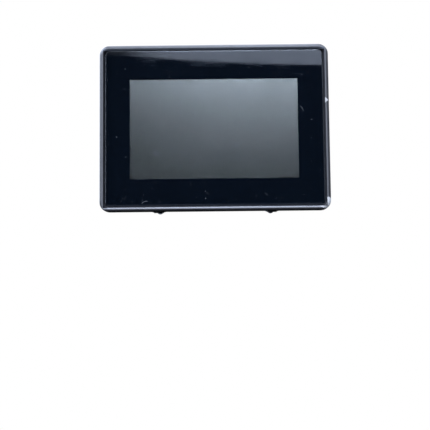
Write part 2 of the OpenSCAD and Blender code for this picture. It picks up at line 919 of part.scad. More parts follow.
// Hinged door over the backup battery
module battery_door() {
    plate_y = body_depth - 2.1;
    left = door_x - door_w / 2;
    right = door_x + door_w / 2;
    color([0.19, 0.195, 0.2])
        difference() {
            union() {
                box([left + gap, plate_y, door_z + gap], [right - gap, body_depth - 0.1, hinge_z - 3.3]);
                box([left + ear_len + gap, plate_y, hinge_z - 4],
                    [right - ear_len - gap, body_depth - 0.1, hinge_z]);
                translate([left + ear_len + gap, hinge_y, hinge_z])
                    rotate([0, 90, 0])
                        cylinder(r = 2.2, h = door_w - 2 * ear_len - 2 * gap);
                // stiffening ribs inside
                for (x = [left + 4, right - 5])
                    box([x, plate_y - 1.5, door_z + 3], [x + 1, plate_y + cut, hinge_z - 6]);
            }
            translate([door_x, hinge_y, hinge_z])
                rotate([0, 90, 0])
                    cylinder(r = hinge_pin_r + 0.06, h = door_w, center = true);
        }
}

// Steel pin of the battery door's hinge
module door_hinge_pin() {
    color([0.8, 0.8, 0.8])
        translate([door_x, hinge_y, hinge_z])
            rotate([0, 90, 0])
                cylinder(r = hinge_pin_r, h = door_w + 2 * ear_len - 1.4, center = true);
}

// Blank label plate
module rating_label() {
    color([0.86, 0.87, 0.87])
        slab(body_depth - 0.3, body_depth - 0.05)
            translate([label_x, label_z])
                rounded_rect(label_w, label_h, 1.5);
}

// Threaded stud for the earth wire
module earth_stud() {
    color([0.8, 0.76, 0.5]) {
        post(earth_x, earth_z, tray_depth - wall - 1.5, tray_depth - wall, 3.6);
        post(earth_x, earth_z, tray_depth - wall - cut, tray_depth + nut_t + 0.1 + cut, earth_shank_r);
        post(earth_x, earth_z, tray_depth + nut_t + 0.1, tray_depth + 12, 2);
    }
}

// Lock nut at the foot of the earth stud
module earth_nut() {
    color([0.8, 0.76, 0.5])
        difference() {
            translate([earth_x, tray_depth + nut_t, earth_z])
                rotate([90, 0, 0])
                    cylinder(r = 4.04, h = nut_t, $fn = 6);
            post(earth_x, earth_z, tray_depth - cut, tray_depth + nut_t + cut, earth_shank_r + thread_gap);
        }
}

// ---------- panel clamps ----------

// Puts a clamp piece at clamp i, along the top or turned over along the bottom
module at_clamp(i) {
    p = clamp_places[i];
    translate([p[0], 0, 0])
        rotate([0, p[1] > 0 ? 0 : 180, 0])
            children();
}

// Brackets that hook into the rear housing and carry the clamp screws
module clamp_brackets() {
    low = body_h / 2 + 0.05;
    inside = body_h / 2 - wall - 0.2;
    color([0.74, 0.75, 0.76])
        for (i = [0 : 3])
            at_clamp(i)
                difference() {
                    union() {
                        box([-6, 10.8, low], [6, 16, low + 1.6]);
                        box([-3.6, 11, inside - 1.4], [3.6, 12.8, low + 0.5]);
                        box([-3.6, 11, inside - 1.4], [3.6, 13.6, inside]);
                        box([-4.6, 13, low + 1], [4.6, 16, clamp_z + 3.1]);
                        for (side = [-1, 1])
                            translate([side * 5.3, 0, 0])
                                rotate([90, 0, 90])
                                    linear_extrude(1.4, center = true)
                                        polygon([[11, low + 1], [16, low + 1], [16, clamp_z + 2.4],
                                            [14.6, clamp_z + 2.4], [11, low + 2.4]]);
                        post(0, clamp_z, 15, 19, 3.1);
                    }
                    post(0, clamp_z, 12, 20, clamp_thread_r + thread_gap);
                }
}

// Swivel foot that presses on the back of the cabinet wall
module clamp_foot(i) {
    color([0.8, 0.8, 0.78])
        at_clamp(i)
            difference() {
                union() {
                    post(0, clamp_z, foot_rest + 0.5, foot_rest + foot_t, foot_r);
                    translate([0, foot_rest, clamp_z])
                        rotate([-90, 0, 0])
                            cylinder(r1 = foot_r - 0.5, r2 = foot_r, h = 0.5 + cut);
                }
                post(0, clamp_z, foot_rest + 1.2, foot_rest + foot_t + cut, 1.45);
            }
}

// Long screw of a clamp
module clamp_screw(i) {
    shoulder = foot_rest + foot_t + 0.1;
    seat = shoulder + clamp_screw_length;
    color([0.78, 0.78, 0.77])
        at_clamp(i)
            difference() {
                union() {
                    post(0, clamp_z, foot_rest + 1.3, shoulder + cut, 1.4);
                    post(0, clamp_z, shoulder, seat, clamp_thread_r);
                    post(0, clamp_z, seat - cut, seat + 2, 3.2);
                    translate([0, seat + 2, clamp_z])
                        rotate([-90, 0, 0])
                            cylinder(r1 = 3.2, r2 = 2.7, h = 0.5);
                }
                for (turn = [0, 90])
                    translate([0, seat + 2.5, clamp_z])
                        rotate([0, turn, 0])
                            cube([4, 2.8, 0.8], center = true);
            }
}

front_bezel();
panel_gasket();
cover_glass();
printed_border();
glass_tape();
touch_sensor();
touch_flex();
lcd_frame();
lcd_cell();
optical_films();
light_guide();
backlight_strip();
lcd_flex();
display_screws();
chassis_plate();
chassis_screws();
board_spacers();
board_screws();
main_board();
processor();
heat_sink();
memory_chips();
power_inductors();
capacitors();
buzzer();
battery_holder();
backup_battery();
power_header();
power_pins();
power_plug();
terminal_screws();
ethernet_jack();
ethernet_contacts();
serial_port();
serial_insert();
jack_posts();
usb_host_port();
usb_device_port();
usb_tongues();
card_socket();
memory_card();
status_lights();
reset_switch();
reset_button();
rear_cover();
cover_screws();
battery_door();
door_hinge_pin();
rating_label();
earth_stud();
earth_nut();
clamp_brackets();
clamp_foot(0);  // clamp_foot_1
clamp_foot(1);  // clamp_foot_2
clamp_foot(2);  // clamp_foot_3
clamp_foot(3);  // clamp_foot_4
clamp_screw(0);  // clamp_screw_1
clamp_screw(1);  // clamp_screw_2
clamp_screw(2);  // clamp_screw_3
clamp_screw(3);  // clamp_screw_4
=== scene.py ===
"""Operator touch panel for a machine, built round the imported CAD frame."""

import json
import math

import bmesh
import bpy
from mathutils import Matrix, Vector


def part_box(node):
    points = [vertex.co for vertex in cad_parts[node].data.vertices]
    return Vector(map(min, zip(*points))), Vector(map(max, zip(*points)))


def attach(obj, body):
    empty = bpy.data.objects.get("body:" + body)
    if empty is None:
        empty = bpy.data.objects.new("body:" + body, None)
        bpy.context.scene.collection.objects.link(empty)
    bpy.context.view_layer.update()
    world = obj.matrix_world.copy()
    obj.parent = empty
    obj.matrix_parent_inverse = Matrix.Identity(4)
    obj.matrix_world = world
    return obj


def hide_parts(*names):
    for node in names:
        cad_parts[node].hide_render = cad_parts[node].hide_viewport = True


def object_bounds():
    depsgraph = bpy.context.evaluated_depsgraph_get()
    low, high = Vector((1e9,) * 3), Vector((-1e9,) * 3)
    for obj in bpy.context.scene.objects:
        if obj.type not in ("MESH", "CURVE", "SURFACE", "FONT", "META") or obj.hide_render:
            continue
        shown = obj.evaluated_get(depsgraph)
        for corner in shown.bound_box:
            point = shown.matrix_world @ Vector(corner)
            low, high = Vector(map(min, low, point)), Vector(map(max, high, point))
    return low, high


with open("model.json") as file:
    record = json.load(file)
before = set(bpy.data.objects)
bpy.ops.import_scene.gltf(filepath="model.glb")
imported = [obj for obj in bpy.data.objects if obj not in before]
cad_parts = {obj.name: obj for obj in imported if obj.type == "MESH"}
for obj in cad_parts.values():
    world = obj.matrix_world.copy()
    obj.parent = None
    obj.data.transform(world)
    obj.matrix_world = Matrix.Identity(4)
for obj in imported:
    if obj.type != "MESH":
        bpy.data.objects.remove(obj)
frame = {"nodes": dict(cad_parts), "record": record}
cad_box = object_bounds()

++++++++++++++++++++

Given request:
Begin at the line that has "rating_label();", stop after the line that has "obj.matrix_world = Matrix.Identity(4)", and repeat exactly those lines, nothing more.

Completed task:
rating_label();
earth_stud();
earth_nut();
clamp_brackets();
clamp_foot(0);  // clamp_foot_1
clamp_foot(1);  // clamp_foot_2
clamp_foot(2);  // clamp_foot_3
clamp_foot(3);  // clamp_foot_4
clamp_screw(0);  // clamp_screw_1
clamp_screw(1);  // clamp_screw_2
clamp_screw(2);  // clamp_screw_3
clamp_screw(3);  // clamp_screw_4
=== scene.py ===
"""Operator touch panel for a machine, built round the imported CAD frame."""

import json
import math

import bmesh
import bpy
from mathutils import Matrix, Vector


def part_box(node):
    points = [vertex.co for vertex in cad_parts[node].data.vertices]
    return Vector(map(min, zip(*points))), Vector(map(max, zip(*points)))


def attach(obj, body):
    empty = bpy.data.objects.get("body:" + body)
    if empty is None:
        empty = bpy.data.objects.new("body:" + body, None)
        bpy.context.scene.collection.objects.link(empty)
    bpy.context.view_layer.update()
    world = obj.matrix_world.copy()
    obj.parent = empty
    obj.matrix_parent_inverse = Matrix.Identity(4)
    obj.matrix_world = world
    return obj


def hide_parts(*names):
    for node in names:
        cad_parts[node].hide_render = cad_parts[node].hide_viewport = True


def object_bounds():
    depsgraph = bpy.context.evaluated_depsgraph_get()
    low, high = Vector((1e9,) * 3), Vector((-1e9,) * 3)
    for obj in bpy.context.scene.objects:
        if obj.type not in ("MESH", "CURVE", "SURFACE", "FONT", "META") or obj.hide_render:
            continue
        shown = obj.evaluated_get(depsgraph)
        for corner in shown.bound_box:
            point = shown.matrix_world @ Vector(corner)
            low, high = Vector(map(min, low, point)), Vector(map(max, high, point))
    return low, high


with open("model.json") as file:
    record = json.load(file)
before = set(bpy.data.objects)
bpy.ops.import_scene.gltf(filepath="model.glb")
imported = [obj for obj in bpy.data.objects if obj not in before]
cad_parts = {obj.name: obj for obj in imported if obj.type == "MESH"}
for obj in cad_parts.values():
    world = obj.matrix_world.copy()
    obj.parent = None
    obj.data.transform(world)
    obj.matrix_world = Matrix.Identity(4)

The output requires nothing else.